→ DIRECTION
Lines containing the word "Identity" should be extracted in full.

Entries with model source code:
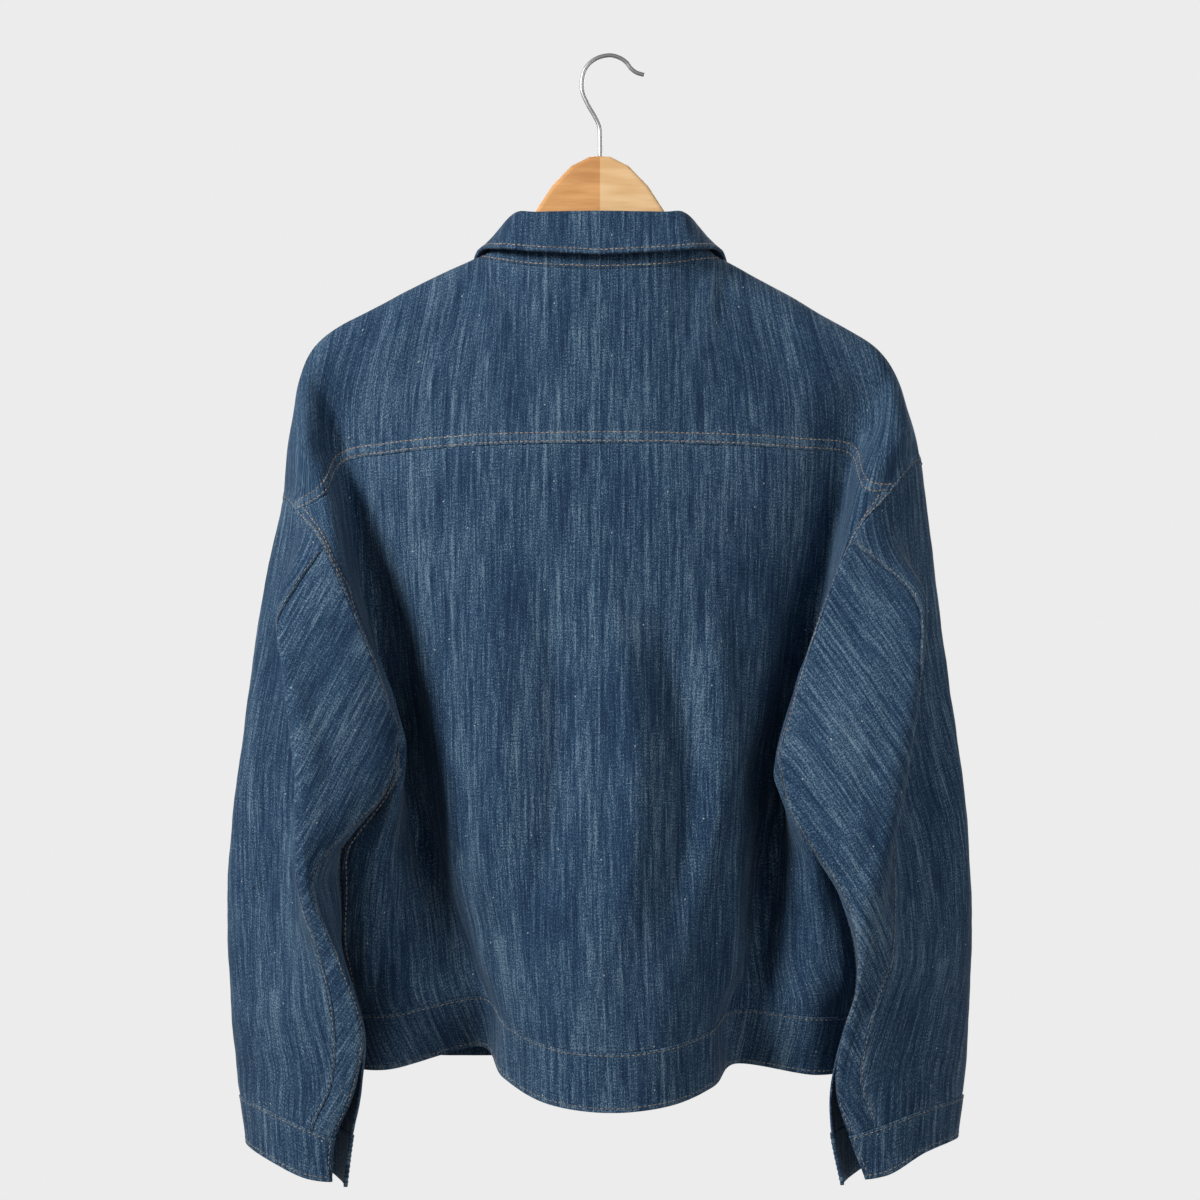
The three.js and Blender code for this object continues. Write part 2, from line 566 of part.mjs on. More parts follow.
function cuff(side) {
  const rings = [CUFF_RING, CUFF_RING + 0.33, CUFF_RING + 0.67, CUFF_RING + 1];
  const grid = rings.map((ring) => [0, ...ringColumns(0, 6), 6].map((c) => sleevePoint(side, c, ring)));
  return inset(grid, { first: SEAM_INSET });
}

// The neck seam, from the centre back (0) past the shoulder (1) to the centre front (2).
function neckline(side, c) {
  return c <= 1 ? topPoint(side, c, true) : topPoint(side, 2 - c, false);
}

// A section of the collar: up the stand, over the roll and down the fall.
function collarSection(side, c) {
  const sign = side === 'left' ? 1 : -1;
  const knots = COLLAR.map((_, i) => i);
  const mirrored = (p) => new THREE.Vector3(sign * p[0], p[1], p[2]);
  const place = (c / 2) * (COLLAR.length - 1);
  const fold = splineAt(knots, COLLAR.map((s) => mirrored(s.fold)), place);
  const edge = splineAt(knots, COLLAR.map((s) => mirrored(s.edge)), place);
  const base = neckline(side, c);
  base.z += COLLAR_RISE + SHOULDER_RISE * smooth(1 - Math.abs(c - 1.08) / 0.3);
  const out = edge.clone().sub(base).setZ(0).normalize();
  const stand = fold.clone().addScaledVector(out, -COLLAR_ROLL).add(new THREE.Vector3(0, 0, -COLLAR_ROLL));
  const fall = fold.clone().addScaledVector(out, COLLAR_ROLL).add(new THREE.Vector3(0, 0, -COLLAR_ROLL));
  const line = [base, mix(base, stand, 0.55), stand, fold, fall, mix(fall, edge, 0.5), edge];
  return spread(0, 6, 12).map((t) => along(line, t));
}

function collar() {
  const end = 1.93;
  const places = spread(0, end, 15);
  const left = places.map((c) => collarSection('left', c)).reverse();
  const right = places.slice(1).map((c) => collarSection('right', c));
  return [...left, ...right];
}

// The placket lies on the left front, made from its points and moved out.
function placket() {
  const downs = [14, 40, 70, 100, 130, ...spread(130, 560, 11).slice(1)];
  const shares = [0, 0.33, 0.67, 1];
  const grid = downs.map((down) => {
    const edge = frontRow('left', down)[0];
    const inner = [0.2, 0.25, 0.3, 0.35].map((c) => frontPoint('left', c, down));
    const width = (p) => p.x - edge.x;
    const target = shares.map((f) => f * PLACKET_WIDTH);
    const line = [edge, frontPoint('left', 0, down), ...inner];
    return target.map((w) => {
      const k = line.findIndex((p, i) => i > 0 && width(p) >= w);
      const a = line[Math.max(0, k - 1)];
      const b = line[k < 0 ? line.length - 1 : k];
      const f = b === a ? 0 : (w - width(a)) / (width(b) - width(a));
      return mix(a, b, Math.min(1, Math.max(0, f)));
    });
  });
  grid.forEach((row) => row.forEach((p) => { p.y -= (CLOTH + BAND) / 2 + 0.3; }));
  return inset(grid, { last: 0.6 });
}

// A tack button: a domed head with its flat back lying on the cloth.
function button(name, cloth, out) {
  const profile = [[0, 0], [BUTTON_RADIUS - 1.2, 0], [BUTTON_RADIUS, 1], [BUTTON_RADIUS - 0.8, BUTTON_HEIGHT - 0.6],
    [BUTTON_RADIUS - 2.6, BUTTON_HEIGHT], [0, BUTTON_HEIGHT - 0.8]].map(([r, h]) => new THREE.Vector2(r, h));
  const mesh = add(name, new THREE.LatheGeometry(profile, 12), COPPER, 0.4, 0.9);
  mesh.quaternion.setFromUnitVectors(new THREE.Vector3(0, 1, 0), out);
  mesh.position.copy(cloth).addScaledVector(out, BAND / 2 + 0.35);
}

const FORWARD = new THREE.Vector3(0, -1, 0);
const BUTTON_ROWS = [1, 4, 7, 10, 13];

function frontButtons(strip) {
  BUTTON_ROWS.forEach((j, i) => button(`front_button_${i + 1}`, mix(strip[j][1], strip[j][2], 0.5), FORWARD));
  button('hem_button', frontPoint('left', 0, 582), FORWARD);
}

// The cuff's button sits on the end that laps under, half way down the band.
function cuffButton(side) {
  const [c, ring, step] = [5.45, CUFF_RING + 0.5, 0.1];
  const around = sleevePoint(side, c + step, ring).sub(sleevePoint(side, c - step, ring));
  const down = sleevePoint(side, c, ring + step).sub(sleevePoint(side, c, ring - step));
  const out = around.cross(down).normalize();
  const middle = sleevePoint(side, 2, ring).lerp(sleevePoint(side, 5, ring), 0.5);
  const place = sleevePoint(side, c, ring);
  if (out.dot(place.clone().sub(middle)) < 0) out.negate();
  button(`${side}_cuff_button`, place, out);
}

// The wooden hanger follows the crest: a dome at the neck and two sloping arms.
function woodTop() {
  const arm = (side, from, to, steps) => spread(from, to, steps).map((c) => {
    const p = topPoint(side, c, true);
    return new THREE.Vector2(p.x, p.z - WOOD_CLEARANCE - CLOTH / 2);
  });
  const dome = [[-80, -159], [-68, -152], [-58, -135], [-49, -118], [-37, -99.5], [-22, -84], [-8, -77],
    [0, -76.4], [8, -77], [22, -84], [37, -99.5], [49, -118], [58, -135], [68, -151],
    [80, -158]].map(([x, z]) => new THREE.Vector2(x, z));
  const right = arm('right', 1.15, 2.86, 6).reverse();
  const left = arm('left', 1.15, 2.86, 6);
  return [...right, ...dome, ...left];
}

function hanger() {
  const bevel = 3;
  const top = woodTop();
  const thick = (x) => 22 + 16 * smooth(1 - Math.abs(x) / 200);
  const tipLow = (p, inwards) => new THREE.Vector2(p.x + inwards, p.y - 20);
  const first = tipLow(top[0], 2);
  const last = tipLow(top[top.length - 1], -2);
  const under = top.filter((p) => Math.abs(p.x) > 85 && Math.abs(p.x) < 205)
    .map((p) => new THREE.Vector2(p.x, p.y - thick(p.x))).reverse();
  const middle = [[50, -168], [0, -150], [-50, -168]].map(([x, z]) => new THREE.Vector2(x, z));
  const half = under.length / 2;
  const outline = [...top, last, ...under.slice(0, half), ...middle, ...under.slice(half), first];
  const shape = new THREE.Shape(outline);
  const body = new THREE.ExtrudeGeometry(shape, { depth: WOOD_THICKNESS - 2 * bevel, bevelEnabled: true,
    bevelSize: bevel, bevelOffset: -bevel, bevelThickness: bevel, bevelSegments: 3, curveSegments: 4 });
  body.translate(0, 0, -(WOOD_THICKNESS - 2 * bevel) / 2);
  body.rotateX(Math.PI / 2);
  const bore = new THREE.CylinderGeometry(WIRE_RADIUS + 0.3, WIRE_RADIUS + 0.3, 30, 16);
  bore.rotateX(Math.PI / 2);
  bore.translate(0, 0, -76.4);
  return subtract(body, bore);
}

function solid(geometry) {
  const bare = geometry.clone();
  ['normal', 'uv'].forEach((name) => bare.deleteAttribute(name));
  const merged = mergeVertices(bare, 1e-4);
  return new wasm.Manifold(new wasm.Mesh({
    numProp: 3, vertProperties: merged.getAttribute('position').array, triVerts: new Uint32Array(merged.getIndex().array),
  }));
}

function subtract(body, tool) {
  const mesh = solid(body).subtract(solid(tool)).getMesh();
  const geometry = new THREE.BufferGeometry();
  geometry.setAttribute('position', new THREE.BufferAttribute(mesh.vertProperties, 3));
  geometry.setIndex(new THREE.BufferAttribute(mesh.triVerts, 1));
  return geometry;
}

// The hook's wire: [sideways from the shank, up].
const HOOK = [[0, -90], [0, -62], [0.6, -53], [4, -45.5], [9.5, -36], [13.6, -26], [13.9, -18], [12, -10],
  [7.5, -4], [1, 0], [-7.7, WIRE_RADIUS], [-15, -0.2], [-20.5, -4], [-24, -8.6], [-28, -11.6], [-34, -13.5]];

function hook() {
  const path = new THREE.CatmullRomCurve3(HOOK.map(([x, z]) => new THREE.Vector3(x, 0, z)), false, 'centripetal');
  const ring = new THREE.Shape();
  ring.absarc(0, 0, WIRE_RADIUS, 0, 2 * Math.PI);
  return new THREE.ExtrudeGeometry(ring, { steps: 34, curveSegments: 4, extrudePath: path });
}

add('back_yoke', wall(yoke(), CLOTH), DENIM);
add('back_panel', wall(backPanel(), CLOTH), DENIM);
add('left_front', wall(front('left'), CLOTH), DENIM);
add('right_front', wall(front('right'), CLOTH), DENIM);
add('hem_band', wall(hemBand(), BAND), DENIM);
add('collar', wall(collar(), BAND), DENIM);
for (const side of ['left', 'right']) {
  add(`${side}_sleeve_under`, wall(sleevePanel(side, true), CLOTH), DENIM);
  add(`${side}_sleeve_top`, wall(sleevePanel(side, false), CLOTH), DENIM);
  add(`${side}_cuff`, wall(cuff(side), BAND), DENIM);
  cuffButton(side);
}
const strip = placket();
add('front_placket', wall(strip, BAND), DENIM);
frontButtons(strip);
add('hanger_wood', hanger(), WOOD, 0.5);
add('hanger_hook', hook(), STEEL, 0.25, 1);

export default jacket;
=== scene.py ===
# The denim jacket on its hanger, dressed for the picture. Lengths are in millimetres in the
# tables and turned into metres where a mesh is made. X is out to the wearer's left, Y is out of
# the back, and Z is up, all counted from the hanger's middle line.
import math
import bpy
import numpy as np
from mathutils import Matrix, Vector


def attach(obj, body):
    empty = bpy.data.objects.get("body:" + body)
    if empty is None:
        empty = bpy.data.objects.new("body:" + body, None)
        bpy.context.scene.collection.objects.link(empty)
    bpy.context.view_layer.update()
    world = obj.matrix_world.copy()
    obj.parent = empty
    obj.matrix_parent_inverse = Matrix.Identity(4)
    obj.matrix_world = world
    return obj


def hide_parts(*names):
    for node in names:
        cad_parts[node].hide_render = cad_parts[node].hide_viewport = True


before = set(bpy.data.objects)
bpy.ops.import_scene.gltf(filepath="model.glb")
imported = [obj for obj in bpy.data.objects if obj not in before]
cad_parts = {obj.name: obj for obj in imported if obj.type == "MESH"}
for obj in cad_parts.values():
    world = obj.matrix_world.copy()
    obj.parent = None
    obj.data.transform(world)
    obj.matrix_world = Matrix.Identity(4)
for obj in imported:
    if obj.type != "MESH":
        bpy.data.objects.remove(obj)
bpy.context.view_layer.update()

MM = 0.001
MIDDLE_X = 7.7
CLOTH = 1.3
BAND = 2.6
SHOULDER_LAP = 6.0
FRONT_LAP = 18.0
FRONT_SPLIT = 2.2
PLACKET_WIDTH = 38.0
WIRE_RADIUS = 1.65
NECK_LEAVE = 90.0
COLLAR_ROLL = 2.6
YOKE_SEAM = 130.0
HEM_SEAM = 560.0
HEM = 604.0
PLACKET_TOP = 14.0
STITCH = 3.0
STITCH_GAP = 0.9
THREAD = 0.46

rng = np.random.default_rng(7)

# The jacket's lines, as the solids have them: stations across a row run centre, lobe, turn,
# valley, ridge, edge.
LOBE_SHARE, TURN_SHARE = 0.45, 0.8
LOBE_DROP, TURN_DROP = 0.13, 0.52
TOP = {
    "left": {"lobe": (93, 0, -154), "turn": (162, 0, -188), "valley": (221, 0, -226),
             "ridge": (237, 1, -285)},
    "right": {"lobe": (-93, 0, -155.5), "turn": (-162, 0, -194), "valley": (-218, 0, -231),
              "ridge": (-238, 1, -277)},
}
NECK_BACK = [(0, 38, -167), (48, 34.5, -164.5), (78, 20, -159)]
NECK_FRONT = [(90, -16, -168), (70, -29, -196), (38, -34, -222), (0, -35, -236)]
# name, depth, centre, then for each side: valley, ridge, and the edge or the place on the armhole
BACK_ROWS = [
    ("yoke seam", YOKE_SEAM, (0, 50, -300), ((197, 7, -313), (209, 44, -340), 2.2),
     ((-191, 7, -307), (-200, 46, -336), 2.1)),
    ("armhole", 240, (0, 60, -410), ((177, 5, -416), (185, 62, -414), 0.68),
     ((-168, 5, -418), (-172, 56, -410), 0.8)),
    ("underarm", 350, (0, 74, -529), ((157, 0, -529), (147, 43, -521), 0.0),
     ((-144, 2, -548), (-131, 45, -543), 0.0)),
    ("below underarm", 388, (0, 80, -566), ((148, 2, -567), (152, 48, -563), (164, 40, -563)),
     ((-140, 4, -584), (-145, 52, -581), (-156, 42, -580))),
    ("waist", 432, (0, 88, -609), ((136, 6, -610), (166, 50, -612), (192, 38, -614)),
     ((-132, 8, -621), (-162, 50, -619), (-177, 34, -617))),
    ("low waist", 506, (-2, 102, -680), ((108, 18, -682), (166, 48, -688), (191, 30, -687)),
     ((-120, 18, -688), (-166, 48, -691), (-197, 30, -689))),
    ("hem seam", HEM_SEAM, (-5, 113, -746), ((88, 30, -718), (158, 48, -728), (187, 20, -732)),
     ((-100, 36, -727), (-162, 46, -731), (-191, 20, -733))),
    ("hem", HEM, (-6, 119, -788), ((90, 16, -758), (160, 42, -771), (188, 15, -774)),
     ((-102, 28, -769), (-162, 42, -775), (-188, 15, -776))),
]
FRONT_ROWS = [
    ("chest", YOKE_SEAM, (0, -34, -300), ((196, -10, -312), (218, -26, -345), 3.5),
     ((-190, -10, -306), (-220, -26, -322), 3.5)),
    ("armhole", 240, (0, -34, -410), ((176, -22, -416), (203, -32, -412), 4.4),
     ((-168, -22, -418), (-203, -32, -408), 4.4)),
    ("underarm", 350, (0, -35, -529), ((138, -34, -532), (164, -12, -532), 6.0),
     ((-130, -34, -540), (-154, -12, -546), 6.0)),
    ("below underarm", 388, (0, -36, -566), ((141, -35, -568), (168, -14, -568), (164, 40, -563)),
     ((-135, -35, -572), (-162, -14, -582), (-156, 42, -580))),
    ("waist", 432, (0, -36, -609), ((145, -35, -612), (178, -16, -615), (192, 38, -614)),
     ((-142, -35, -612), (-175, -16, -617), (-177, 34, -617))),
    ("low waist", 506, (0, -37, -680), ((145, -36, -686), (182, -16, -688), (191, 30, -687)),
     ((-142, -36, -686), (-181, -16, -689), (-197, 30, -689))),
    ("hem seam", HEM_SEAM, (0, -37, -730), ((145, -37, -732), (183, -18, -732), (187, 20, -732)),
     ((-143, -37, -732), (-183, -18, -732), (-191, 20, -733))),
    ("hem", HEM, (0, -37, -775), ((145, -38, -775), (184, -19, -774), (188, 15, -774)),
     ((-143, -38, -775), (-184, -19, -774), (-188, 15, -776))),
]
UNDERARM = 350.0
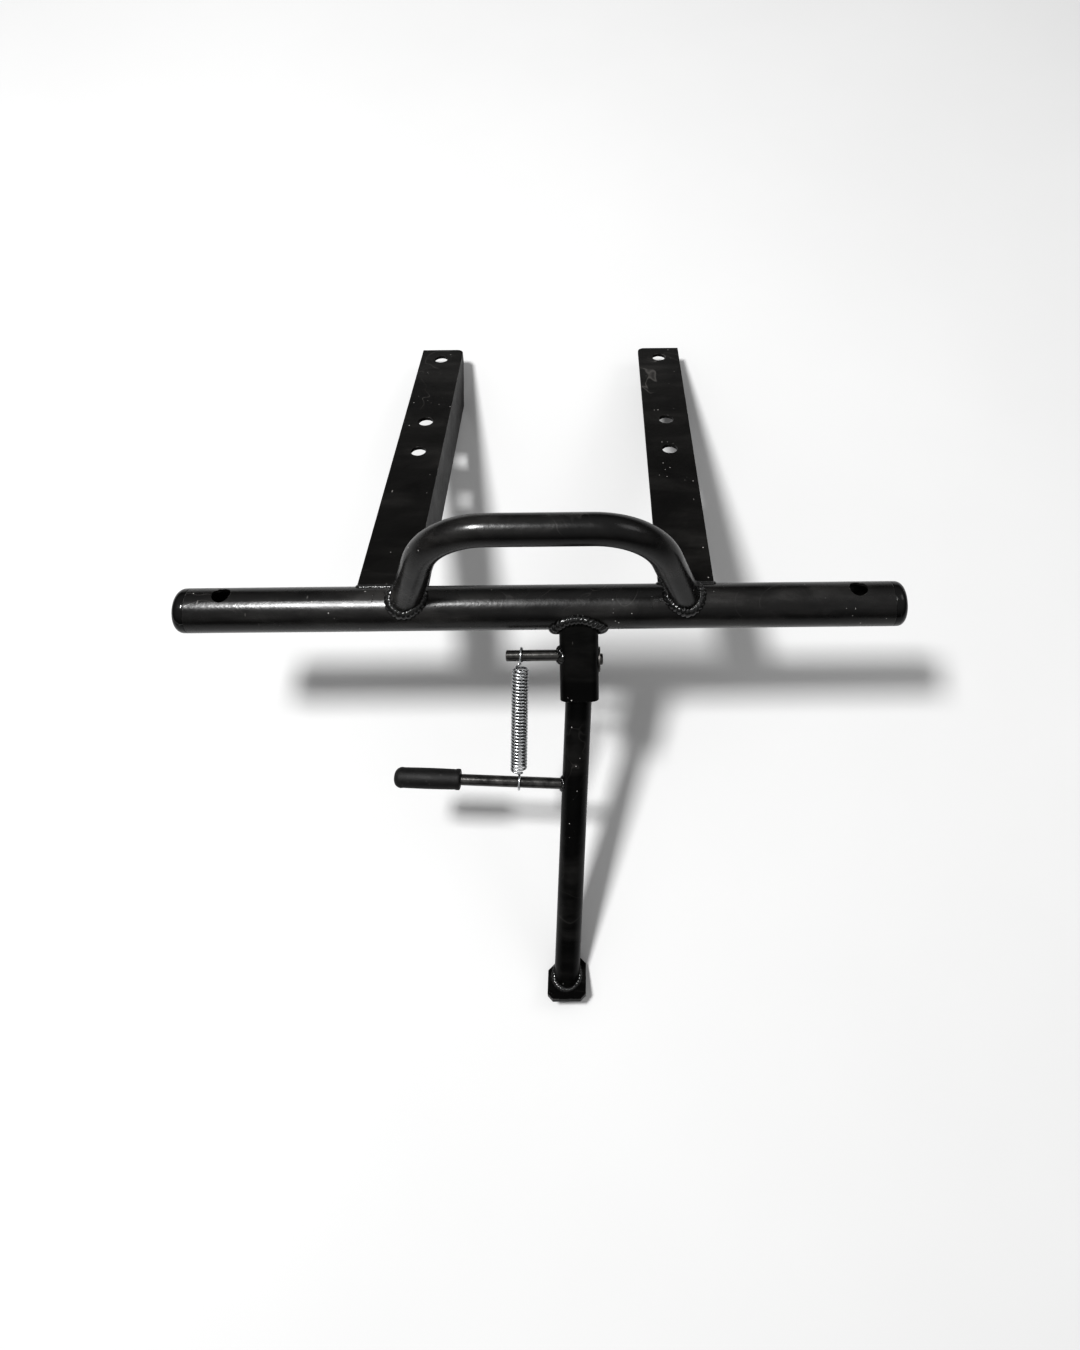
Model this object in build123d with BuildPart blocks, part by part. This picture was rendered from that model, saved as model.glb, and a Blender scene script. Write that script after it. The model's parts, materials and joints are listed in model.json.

→ ANSWER FOR THIS EXERCISE
    obj.matrix_parent_inverse = Matrix.Identity(4)
    obj.matrix_world = Matrix.Identity(4)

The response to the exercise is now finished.